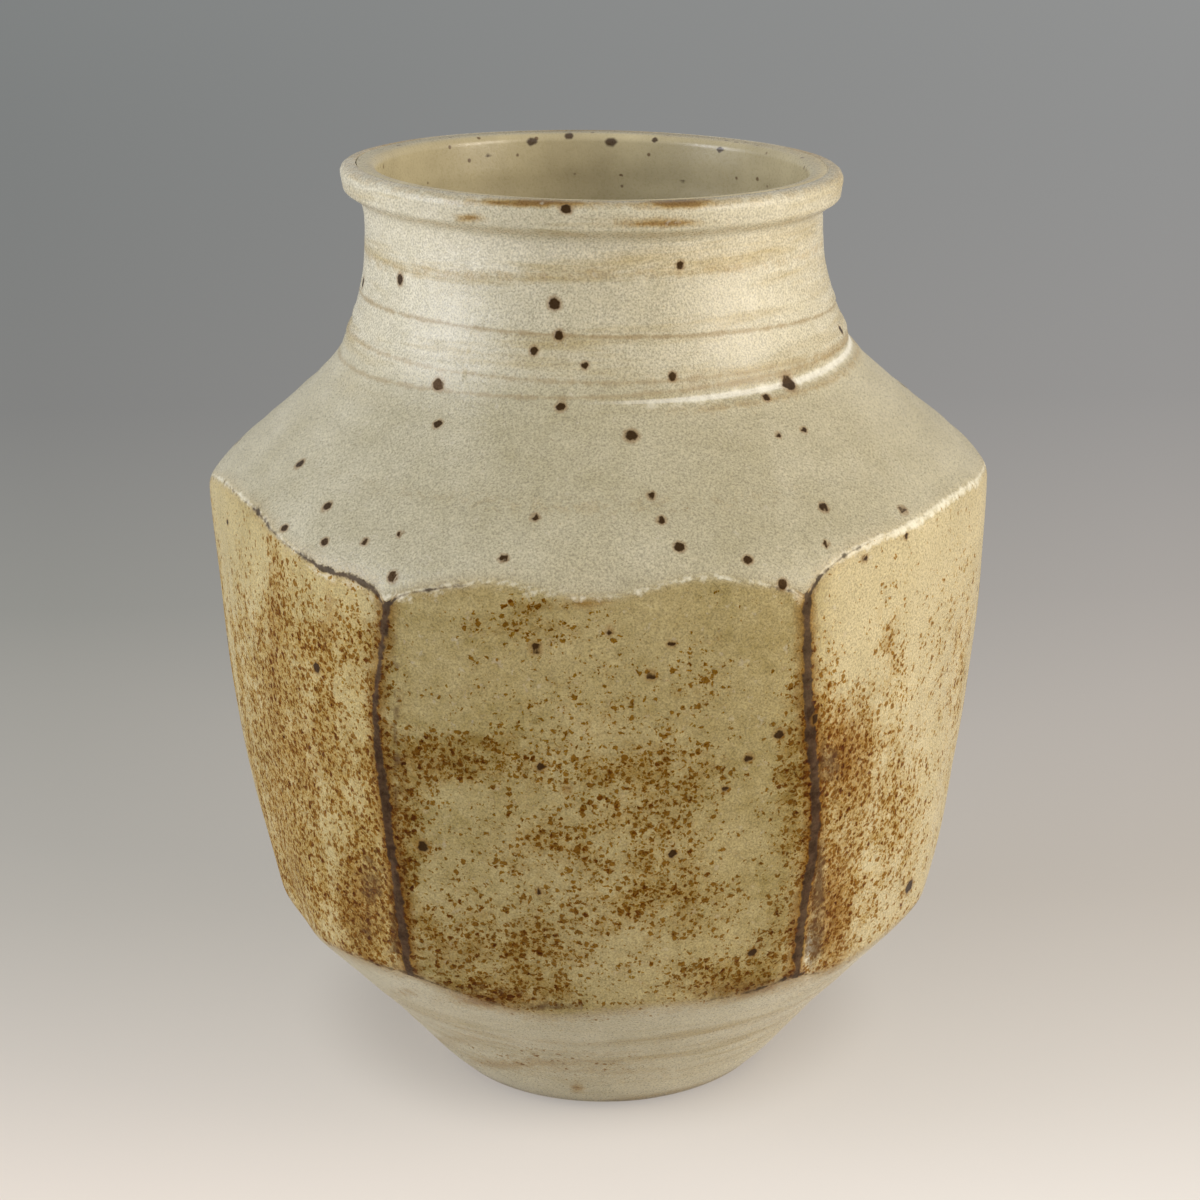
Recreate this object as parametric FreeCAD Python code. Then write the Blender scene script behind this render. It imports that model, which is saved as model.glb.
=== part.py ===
import FreeCAD, Part
import math
import os

# Six-sided stoneware jar with a thrown foot, shoulder and neck.
# Lengths are millimetres, angles are degrees, +Z is up and the jar stands on z = 0 over the origin.
# The front facet looks along -Y. Sizes over the glaze are the ones that a rule would measure.

# Whole jar, over the glaze
jar_height = 226.5
foot_radius = 40.6
lower_wall_lean = 40.4

# Round body as it left the wheel, before the six facets were cut
thrown_radius = 97.0
shoulder_lean = 48.1
shoulder_rounding = 14.0

# Neck: from the corner where the lines of shoulder and neck would cross, up to the top of the rim
neck_radius = 53.9
collar_height = 37.6
neck_straight_height = 5.2

# Rolled rim on top of the neck
rim_overhang = 5.4
rim_band_height = 6.1
rim_band_taper = 1.1
rim_underside_rise = 3.4
rim_underside_rounding = 3.0
rim_lower_rounding = 1.2
rim_upper_rounding = 2.2

# Facets: each is a barrel wall, bowed a little in plan and in height
facet_count = 6
facet_cut_depth = 6.7
facet_widest_drop = 4.2
facet_foot_tuck = 11.2
facet_plan_setback = 50.0

# Throwing groove at the root of the neck, placed as a share of the neck's sweep from its upper end
groove_place_share = 0.81
groove_radius = 1.1
groove_stand_off = 0.5

# Walls, glaze included
lower_wall = 7.0
facet_wall = 7.5
shoulder_wall = 6.5
floor_thickness = 6.0
neck_wall = 4.6
mouth_flare = 0.7
crest_setback = 4.8
lip_fall = 0.6
lip_inner_rounding = 2.2

# Roundings of the hollow
floor_rounding = 25.0
heel_rounding = 15.0
heel_straight = 2.0
inner_shoulder_rounding = 12.0
inner_neck_rounding = 30.0

# Turned foot
foot_ring_width = 7.0
foot_recess_depth = 3.5
foot_recess_taper = 1.2
foot_edge_bevel = 0.9

# Glazes, and the slip that joins the thrown sections
glaze_thickness = 0.8
liner_thickness = 0.6
glaze_line_height = 1.6
slip_thickness = 0.8

# How far a cutting body runs past what it cuts
overrun = 10.0

# Slopes of the two straight walls, as radius gained or lost for each unit of height
lower_slope = math.tan(math.radians(lower_wall_lean))
shoulder_slope = math.tan(math.radians(shoulder_lean))

# Heights of the shoulder's two ends, worked down from the rim
neck_root_height = jar_height - collar_height
shoulder_height = neck_root_height - (thrown_radius - neck_radius) / shoulder_slope

# Middle line of a facet: its widest point, its foot on the lower wall, and the arc through both
facet_middle_radius = thrown_radius - facet_cut_depth
facet_widest_height = shoulder_height - facet_widest_drop
facet_foot_height = (facet_middle_radius - facet_foot_tuck - foot_radius) / lower_slope
facet_rise = facet_widest_height - facet_foot_height
facet_rise_radius = (facet_rise ** 2 + facet_foot_tuck ** 2) / (2 * facet_foot_tuck)
facet_arc_radius_centre = facet_middle_radius - facet_rise_radius

# Radii of the rim and of the neck's bore
rim_radius = neck_radius + rim_overhang
crest_radius = rim_radius - crest_setback
neck_inner_radius = neck_radius - neck_wall
mouth_radius = neck_inner_radius + mouth_flare

# Sweep that joins shoulder and neck, its centre, and the groove's place on it
underside_lean = math.atan2(rim_overhang - rim_band_taper, rim_underside_rise)
underside_tangent = rim_underside_rounding * math.tan(underside_lean / 2)
rim_zone_height = rim_band_height + rim_underside_rise + underside_tangent
sweep_tangent = collar_height - rim_zone_height - neck_straight_height
neck_sweep = sweep_tangent / math.tan(math.radians(shoulder_lean / 2))
sweep_centre_radius = neck_radius + neck_sweep
sweep_centre_height = neck_root_height + sweep_tangent
groove_turn = math.radians(shoulder_lean) * groove_place_share
groove_reach = neck_sweep - groove_stand_off
groove_ring_radius = sweep_centre_radius - groove_reach * math.cos(groove_turn)
groove_height = sweep_centre_height - groove_reach * math.sin(groove_turn)

# The thrown sections were joined at the widest level and under the groove
belly_joint_height = facet_widest_height
neck_joint_height = groove_height


def section_point(radius, height):
    """Point of the half section that is turned about the jar's axis."""
    return FreeCAD.Vector(radius, 0, height)


def line(start, end):
    return Part.LineSegment(start, end).toShape()


def rounded_outline(corners):
    """Closed wire through (radius, height, rounding) corners, each rounding a tangent arc."""
    count = len(corners)
    points = [section_point(radius, height) for radius, height, rounding in corners]
    starts, ends, arcs = [], [], []
    for index in range(count):
        corner = points[index]
        rounding = corners[index][2]
        come = (points[index - 1] - corner).normalize()
        go = (points[(index + 1) % count] - corner).normalize()
        if rounding == 0:
            starts.append(corner)
            ends.append(corner)
            arcs.append(None)
            continue
        half_angle = come.getAngle(go) / 2
        tangent_length = rounding / math.tan(half_angle)
        depth = rounding / math.sin(half_angle) - rounding
        starts.append(corner + come * tangent_length)
        ends.append(corner + go * tangent_length)
        middle = corner + (come + go).normalize() * depth
        arcs.append(Part.Arc(starts[-1], middle, ends[-1]).toShape())
    edges = []
    for index in range(count):
        if arcs[index]:
            edges.append(arcs[index])
        edges.append(line(ends[index], starts[(index + 1) % count]))
    return Part.Wire(edges)


def turned(outline, growth):
    """Solid turned from an outline that is first grown, or shrunk where growth is negative."""
    face = Part.Face(outline)
    if growth != 0:
        face = face.makeOffset2D(growth)
    half_plane = rounded_outline([
        (0, -overrun, 0),
        (thrown_radius + overrun, -overrun, 0),
        (thrown_radius + overrun, jar_height + overrun, 0),
        (0, jar_height + overrun, 0),
    ])
    half = face.common(Part.Face(half_plane))
    return half.Faces[0].revolve(section_point(0, 0), FreeCAD.Vector(0, 0, 1), 360).Solids[0]


def upright_cylinder(radius, low, high):
    return Part.makeCylinder(radius, high - low, section_point(0, low))


def slab(low, high):
    """Level slice of space, wide enough to hold the whole jar."""
    return upright_cylinder(thrown_radius + overrun, low, high)


def lower_wall_radius(height):
    """Radius of the turned lower wall, a straight cone."""
    return foot_radius + lower_slope * height


def shoulder_line_height(radius, inward):
    """Height of the shoulder cone at a radius, moved inward square to its surface."""
    shift = inward / math.cos(math.radians(shoulder_lean))
    return neck_root_height + (neck_radius - shift - radius) / shoulder_slope


def outer_outline():
    """Half section of the jar's outside as thrown, from below the foot to the top of the rim."""
    band_foot_height = jar_height - rim_band_height
    band_foot_radius = rim_radius - rim_band_taper
    below_foot = -overrun - glaze_thickness
    wall_start_height = (thrown_radius - foot_radius) / lower_slope
    return rounded_outline([
        (-overrun, below_foot, 0),
        (lower_wall_radius(below_foot), below_foot, 0),
        (thrown_radius, wall_start_height, 0),
        (thrown_radius, shoulder_height, shoulder_rounding),
        (neck_radius, neck_root_height, neck_sweep),
        (neck_radius, band_foot_height - rim_underside_rise, rim_underside_rounding),
        (band_foot_radius, band_foot_height, rim_lower_rounding),
        (rim_radius, jar_height, rim_upper_rounding),
        (-overrun, jar_height, 0),
    ])


def cavity_outline():
    """Half section of the glazed hollow, from the floor to the crest of the lip."""
    floor_height = foot_recess_depth + floor_thickness
    wall_shift = lower_wall / math.cos(math.radians(lower_wall_lean))
    inner_rise_radius = facet_rise_radius - facet_wall

    # The inner cone meets the inner belly arc where a line crosses a circle: one quadratic
    cone_offset = foot_radius - wall_shift - facet_arc_radius_centre
    square_term = lower_slope ** 2 + 1
    half_linear_term = lower_slope * cone_offset - facet_widest_height
    constant_term = cone_offset ** 2 + facet_widest_height ** 2 - inner_rise_radius ** 2
    root = math.sqrt(half_linear_term ** 2 - square_term * constant_term)
    heel_height = (root - half_linear_term) / square_term
    heel_radius = lower_wall_radius(heel_height) - wall_shift

    # The belly arc is rounded from the corner where its end tangents meet, and leaves the heel's
    # rounding a short straight
    half_sweep = math.asin((facet_widest_height - heel_height) / inner_rise_radius) / 2
    belly_run = inner_rise_radius * math.tan(half_sweep)
    belly_radius = facet_arc_radius_centre + inner_rise_radius
    belly_height = facet_widest_height - belly_run
    heel_turn = math.radians(lower_wall_lean) - 2 * half_sweep
    heel_tangent = heel_rounding * math.tan(heel_turn / 2)
    belly_rounding = (belly_run - heel_tangent - heel_straight) / math.tan(half_sweep)

    return rounded_outline([
        (-overrun, floor_height, 0),
        (lower_wall_radius(floor_height) - wall_shift, floor_height, floor_rounding),
        (heel_radius, heel_height, heel_rounding),
        (belly_radius, belly_height, belly_rounding),
        (belly_radius, shoulder_line_height(belly_radius, shoulder_wall), inner_shoulder_rounding),
        (neck_inner_radius, shoulder_line_height(neck_inner_radius, shoulder_wall), inner_neck_rounding),
        (mouth_radius, jar_height - lip_fall, lip_inner_rounding),
        (crest_radius, jar_height, 0),
        (crest_radius, jar_height + overrun, 0),
        (-overrun, jar_height + overrun, 0),
    ])


def facet_barrel(inset):
    """Large barrel whose near wall is one facet. Its axis stands behind the jar's own axis."""
    arc_radius = facet_rise_radius - inset
    arc_centre = facet_arc_radius_centre + facet_plan_setback
    low = -overrun
    high = jar_height + overrun
    arc_low = facet_foot_height - overrun
    arc_high = neck_root_height

    def wall(height):
        rise = height - facet_widest_height
        return section_point(arc_centre + math.sqrt(arc_radius ** 2 - rise ** 2), height)

    axis_low = section_point(0, low)
    axis_high = section_point(0, high)
    wall_low = section_point(wall(arc_low).x, low)
    wall_high = section_point(wall(arc_high).x, high)
    profile = Part.Wire([
        line(axis_low, wall_low),
        line(wall_low, wall(arc_low)),
        Part.Arc(wall(arc_low), wall(facet_widest_height), wall(arc_high)).toShape(),
        line(wall(arc_high), wall_high),
        line(wall_high, axis_high),
        line(axis_high, axis_low),
    ])
    barrel = Part.Face(profile).revolve(axis_low, FreeCAD.Vector(0, 0, 1), 360).Solids[0]
    barrel.translate(FreeCAD.Vector(0, facet_plan_setback, 0))
    return barrel


def groove_ring(inset):
    """Round-bottomed throwing groove, centred just outside the sweep of the neck."""
    return Part.makeTorus(groove_ring_radius, groove_radius + inset, section_point(0, groove_height))


def faceted_block(inset):
    """Six-sided block that all the facet barrels share."""
    barrel = facet_barrel(inset)
    block = barrel
    for index in range(1, facet_count):
        turned_barrel = barrel.copy()
        turned_barrel.rotate(section_point(0, 0), FreeCAD.Vector(0, 0, 1), index * 360 / facet_count)
        block = block.common(turned_barrel)
    return block


def outer_form(inset):
    """Outside of the jar as one solid block, with facets cut, shrunk by an inset."""
    form = turned(outer_outline(), -inset).cut(groove_ring(inset))
    form = form.common(faceted_block(inset))
    return form.common(slab(0, jar_height)).Solids[0]


def foot_recess():
    """Shallow hollow that turning leaves inside the foot ring."""
    ring_inner_radius = foot_radius - foot_ring_width
    roof_radius = ring_inner_radius - foot_recess_taper
    return Part.makeCone(ring_inner_radius, roof_radius, foot_recess_depth)


def foot_bevel(form):
    """The form with the outer edge of its standing ring bevelled."""
    standing_edges = [
        edge for edge in form.Edges
        if edge.BoundBox.ZMax < glaze_line_height and edge.BoundBox.XMax > foot_radius - foot_ring_width / 2
    ]
    return form.makeChamfer(foot_edge_bevel, standing_edges)


def clay_wall():
    """Whole fired clay wall: faceted outside, round hollow inside, turned foot below."""
    body = outer_form(glaze_thickness)
    body = foot_bevel(body)
    body = body.cut(turned(cavity_outline(), liner_thickness))
    return body.cut(foot_recess()).Solids[0]


def outer_glaze():
    """Skin of glaze from just above the foot to the crest of the rim."""
    skin = outer_form(0).cut(outer_form(glaze_thickness))
    mouth_plug = upright_cylinder(crest_radius, jar_height - rim_band_height, jar_height + overrun)
    skin = skin.cut(mouth_plug)
    return skin.common(slab(glaze_line_height, jar_height + overrun)).Solids[0]


def liner_glaze():
    """Glaze that was poured inside, from the floor over the lip to the crest of the rim."""
    skin = turned(cavity_outline(), liner_thickness).cut(turned(cavity_outline(), 0))
    rim_zone = slab(jar_height - rim_band_height, jar_height + overrun)
    mouth_plug = upright_cylinder(crest_radius, 0, jar_height + overrun)
    skin = skin.cut(rim_zone.cut(mouth_plug))
    return skin.common(slab(0, jar_height)).Solids[0]


def joined_sections():
    """The thrown sections of the clay wall, and the slip ring in each joint."""
    wall = clay_wall()
    half_slip = slip_thickness / 2
    levels = {
        "lower_bowl": (0, belly_joint_height - half_slip),
        "belly_joint_slip": (belly_joint_height - half_slip, belly_joint_height + half_slip),
        "upper_bowl": (belly_joint_height + half_slip, neck_joint_height - half_slip),
        "neck_joint_slip": (neck_joint_height - half_slip, neck_joint_height + half_slip),
        "neck": (neck_joint_height + half_slip, jar_height),
    }
    return {name: wall.common(slab(low, high)) for name, (low, high) in levels.items()}


def main():
    os.makedirs("parts", exist_ok=True)
    pieces = joined_sections()
    pieces["outer_glaze"] = outer_glaze()
    pieces["liner_glaze"] = liner_glaze()
    for name, shape in pieces.items():
        shape.exportStep("parts/" + name + ".step")
        box = shape.BoundBox
        print(name, len(shape.Solids), "solid", shape.isValid(), "volume %.0f" % shape.Volume,
              "z %.2f to %.2f" % (box.ZMin, box.ZMax), "width %.2f" % box.XLength)


main()
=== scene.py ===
# %% [markdown]
# # A faceted stoneware jar
# The jar was thrown round on a wheel, cut into six tall facets while the clay was leather hard, and
# dipped in an oatmeal glaze that breaks brown on every edge. The solid model gives its sizes. This
# scene gives it the hand: wavy cuts, throwing lines, iron spots and speckle. All of it is worked out
# as whole arrays of numbers.

# %% Open the solid model
import bpy
import math
import mathutils
import numpy as np
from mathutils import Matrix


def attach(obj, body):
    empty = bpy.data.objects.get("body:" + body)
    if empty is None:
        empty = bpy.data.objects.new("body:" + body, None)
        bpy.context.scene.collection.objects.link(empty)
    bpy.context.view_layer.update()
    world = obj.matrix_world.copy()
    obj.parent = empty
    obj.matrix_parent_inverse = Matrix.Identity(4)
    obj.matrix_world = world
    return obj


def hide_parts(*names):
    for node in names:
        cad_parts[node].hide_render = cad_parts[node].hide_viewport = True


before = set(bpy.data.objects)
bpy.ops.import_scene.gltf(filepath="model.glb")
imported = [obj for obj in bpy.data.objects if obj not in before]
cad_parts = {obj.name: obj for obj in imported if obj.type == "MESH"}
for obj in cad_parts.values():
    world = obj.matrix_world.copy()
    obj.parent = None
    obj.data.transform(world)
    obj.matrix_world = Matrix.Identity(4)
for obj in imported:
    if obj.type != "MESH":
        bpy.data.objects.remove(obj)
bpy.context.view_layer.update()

# %% [markdown]
# ## Camera
# The camera stands in front of the jar and looks down on it by 18 degrees through a longish lens.
# It comes first because some marks are easiest to place by where a viewer sees them. The same
# numbers that set the camera also tell where any point of the jar lands in the picture.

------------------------

**Stated task**
Return nothing but the lines running from the line with "box = shape.BoundBox" through the line with "cad_parts[node].hide_render = cad_parts[node].hide_viewport", exactly as they appear.

**Task answer**
        box = shape.BoundBox
        print(name, len(shape.Solids), "solid", shape.isValid(), "volume %.0f" % shape.Volume,
              "z %.2f to %.2f" % (box.ZMin, box.ZMax), "width %.2f" % box.XLength)


main()
=== scene.py ===
# %% [markdown]
# # A faceted stoneware jar
# The jar was thrown round on a wheel, cut into six tall facets while the clay was leather hard, and
# dipped in an oatmeal glaze that breaks brown on every edge. The solid model gives its sizes. This
# scene gives it the hand: wavy cuts, throwing lines, iron spots and speckle. All of it is worked out
# as whole arrays of numbers.

# %% Open the solid model
import bpy
import math
import mathutils
import numpy as np
from mathutils import Matrix


def attach(obj, body):
    empty = bpy.data.objects.get("body:" + body)
    if empty is None:
        empty = bpy.data.objects.new("body:" + body, None)
        bpy.context.scene.collection.objects.link(empty)
    bpy.context.view_layer.update()
    world = obj.matrix_world.copy()
    obj.parent = empty
    obj.matrix_parent_inverse = Matrix.Identity(4)
    obj.matrix_world = world
    return obj


def hide_parts(*names):
    for node in names:
        cad_parts[node].hide_render = cad_parts[node].hide_viewport = True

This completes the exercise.